### GOAL OF THE EXERCISE
Identify every line containing the word "bodies" and reproduce each one.

### DATASET CONTENT
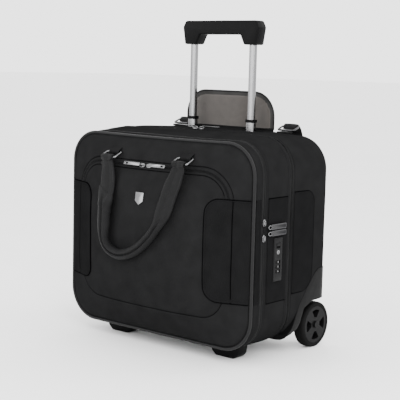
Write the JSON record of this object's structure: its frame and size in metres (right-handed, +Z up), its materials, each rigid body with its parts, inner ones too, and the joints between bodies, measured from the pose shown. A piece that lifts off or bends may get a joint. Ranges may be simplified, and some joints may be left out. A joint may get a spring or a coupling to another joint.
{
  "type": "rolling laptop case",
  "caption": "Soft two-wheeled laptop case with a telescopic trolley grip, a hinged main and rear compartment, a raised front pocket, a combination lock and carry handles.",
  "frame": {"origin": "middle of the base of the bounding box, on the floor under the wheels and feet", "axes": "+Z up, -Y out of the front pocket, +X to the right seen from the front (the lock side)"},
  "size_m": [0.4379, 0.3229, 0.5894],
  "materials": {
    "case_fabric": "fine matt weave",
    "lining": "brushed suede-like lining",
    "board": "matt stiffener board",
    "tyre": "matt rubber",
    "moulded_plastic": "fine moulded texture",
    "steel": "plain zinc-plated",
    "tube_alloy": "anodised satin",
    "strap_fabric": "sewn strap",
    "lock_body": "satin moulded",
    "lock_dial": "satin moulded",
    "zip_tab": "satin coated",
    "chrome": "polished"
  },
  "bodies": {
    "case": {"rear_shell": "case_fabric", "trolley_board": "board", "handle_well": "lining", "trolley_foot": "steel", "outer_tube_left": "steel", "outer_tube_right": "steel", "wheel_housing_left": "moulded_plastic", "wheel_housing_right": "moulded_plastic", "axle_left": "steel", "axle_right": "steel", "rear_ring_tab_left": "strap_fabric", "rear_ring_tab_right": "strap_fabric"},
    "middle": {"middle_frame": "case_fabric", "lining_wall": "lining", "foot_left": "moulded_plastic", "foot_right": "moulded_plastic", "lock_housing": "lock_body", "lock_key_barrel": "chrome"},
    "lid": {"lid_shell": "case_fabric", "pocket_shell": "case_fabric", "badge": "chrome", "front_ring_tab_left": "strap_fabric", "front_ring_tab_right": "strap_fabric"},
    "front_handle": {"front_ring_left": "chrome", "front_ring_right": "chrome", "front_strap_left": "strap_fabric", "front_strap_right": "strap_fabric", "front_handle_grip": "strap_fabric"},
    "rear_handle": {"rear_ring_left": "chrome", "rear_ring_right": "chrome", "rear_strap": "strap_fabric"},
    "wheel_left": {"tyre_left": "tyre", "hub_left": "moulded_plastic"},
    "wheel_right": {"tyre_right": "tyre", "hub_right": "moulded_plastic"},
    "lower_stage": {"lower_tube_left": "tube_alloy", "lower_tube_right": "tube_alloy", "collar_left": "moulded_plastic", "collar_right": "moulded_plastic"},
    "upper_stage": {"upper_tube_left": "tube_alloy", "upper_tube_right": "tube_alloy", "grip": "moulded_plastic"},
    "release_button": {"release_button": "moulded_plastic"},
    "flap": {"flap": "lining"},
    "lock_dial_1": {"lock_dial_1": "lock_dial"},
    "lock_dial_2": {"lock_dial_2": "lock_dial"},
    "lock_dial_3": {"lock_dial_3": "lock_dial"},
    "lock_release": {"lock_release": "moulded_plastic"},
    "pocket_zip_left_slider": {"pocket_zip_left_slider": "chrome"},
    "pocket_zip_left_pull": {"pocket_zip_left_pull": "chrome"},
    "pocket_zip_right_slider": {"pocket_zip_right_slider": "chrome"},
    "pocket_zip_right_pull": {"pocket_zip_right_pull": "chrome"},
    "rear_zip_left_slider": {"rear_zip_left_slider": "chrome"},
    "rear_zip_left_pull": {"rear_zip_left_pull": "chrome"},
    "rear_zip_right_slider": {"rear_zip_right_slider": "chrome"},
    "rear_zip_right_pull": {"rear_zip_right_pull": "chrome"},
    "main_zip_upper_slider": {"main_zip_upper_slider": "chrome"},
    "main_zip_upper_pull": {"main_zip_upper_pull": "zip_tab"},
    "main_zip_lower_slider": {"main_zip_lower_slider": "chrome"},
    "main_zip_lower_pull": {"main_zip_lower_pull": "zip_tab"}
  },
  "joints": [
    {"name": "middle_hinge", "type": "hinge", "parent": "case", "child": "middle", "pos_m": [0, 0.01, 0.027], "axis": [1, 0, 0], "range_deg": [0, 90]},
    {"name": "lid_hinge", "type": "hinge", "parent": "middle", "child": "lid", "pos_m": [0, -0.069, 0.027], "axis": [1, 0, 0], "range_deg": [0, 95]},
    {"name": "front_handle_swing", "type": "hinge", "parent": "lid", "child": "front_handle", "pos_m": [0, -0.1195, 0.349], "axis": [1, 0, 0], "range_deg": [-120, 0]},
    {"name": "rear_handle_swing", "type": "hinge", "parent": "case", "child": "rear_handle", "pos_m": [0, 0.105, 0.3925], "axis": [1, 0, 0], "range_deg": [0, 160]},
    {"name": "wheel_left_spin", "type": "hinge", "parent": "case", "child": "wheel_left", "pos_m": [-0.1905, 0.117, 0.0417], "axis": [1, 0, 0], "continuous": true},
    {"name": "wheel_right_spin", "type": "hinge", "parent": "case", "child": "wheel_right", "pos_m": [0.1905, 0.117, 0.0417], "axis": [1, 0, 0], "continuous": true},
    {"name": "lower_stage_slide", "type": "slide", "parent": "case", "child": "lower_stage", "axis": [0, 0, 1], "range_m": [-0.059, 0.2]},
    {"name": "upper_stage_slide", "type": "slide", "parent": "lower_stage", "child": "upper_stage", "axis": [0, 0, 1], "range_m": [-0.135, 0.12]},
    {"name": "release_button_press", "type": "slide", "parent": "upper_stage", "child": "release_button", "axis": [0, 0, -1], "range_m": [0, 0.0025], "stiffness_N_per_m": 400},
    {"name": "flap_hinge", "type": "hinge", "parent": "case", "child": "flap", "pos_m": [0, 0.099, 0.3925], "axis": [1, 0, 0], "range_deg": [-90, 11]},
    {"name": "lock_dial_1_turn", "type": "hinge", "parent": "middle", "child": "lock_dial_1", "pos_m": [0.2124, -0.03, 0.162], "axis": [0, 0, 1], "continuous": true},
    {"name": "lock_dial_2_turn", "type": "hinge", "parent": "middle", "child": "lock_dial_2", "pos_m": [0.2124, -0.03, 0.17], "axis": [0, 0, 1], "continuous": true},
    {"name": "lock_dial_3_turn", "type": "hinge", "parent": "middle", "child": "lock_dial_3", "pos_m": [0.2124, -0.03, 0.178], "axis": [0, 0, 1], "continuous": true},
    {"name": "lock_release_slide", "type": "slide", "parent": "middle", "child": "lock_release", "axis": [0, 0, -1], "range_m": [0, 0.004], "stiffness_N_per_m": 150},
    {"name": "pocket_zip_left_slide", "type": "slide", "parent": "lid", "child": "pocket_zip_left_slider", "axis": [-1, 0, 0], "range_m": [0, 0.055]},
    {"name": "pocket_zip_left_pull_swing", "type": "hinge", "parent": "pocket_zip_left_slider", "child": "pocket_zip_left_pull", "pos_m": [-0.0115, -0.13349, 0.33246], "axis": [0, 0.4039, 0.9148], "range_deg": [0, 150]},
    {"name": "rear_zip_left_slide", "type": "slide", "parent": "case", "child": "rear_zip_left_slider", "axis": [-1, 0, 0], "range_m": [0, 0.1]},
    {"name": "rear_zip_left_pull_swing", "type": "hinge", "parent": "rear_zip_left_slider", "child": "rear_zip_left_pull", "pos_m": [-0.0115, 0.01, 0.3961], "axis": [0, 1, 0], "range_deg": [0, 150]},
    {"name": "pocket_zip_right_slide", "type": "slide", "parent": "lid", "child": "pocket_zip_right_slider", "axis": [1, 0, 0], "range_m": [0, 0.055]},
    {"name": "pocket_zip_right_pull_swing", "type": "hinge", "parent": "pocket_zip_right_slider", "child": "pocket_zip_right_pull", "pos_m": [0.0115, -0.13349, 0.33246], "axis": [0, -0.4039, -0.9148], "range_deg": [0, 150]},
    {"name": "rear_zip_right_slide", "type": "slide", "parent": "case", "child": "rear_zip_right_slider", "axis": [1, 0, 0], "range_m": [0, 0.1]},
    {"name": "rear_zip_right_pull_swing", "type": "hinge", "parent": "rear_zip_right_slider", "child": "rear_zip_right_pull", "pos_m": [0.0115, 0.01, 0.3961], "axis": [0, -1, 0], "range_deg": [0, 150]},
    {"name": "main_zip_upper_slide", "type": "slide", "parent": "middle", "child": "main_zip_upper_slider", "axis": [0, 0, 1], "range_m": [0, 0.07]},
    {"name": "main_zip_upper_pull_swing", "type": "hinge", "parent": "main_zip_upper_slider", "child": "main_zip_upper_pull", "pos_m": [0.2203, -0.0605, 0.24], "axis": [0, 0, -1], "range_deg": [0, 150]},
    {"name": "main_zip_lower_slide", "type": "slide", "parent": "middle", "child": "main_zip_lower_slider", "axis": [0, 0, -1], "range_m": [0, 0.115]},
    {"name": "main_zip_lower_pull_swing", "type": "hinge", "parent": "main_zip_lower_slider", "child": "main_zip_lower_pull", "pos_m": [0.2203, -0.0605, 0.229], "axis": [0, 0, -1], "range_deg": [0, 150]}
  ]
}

### THE SOLUTION
Write the JSON record of this object's structure: its frame and size in metres (right-handed, +Z up), its materials, each rigid body with its parts, inner ones too, and the joints between bodies, measured from the pose shown. A piece that lifts off or bends may get a joint. Ranges may be simplified, and some joints may be left out. A joint may get a spring or a coupling to another joint.
  "bodies": {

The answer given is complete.